Add to that the archbishop's knowledge of Charles's relationship with Mrs Camilla Parker Bowles while at the same time being told by the prince to give his depressed wife "instruction", and his position was frankly intolerable.

If the business of a biographer is to distil into a few hundred pages the essence of his subject through the filter of his life and times, then the biography has succeeded. If, further, he can shed light on the times through the lens of one man's life, so much the better.

More difficult to judge are the means taken to achieve it. Clearly in the case of Runcie v Carpenter, Runcie said what Carpenter says he said. The only question is whether he spoke "off the record" and whether that was acknowledged at the time.

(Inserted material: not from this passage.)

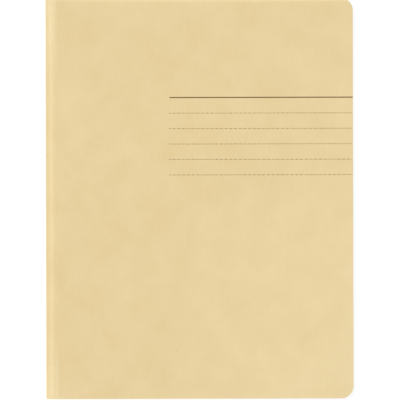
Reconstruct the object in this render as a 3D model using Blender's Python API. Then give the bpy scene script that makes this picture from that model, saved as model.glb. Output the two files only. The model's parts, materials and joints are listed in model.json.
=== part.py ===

"Burbling into it for background," writes the archbishop in the postscript, "I find it reproduced for substance."

Biography is publishing's great growth area. But as academic standards and protocol give way to more populist tastes, the curtain on privacy will inevitably be pushed farther and farther back. It will be a sad day for everyone if vetoes become the norm and "burbling" is no more.

The playwright David Hare called him "a man haunted by his lack of spirituality". For all the book's scurrilous gossip and the C of E equivalent of secrets of the confessional, Lord Runcie is clearly a decent chap, but one who was deceived.

If he was guilty, the sin was hubris - which as a classicist he will know leads inexorably to nemesis.